In 1894, the Iowa Legislature required each county to create a county road fund, and shortly after the arrival of the 20th century, the state created a state highway commission.
And that agency soon officially recognized what was generally known in western Iowa: Greene County owned a strong reputation for its good roads.
In 1904, for instance, Greene became one of the first counties in the state to get rural mail delivery because its good road conditions made that possible. (Before that, farmers would generally go into town two or three times a week to pick up mail at the post office.)
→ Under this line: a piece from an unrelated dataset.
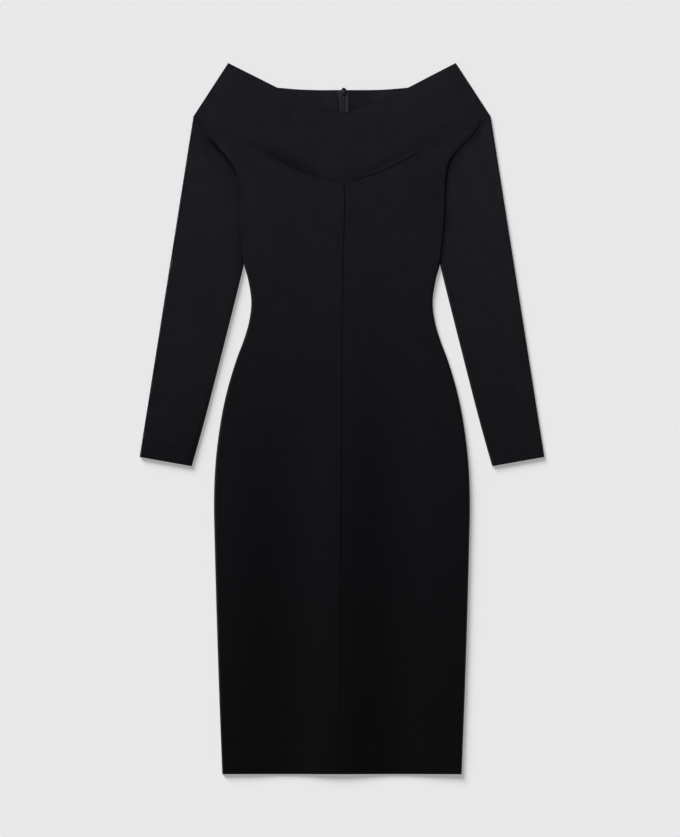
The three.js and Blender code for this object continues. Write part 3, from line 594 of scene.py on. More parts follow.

In 1907, the State Highway Commission cited Greene as THE leading county in the state for good roads, based on its miles of graveled roadway and the number of cement bridges.
Large deposits of gravel left in the county by receding glaciers, primarily in the Raccoon River valley and the Spring Lake quarry, provided many tons of cheap gravel. That asset was loaded into wagons a shovelful at a time for road construction and maintenance.
J.W. Holden, a Scranton farmer and longtime Greene County supervisor, was a recognized expert on road maintenance. He was elected president of the Association of State Supervisors, and in 1913, was appointed to the three-man State Highway Commission.
In May 1910, the Iowa Transcontinental Road Association, later the Lincoln Highway Association, was organized, with Jefferson banker Henry Haag as president. He died later that year, but his leadership helped place Greene County on the nationwide coast-to-coast route.
And 100 years ago, in 1919, an Army convoy traveled across the nation on the Lincoln Highway, camping overnight in July at the county fairgrounds in Jefferson.
Three days after the convoy left Jefferson, the voters of the county by a three-to-one vote approved paving the road, and Greene County became the first in the state to pave the Lincoln Highway from county line to county line.
Farmers whose land lay within 1½ miles of the route were assessed 25 percent of the paving cost.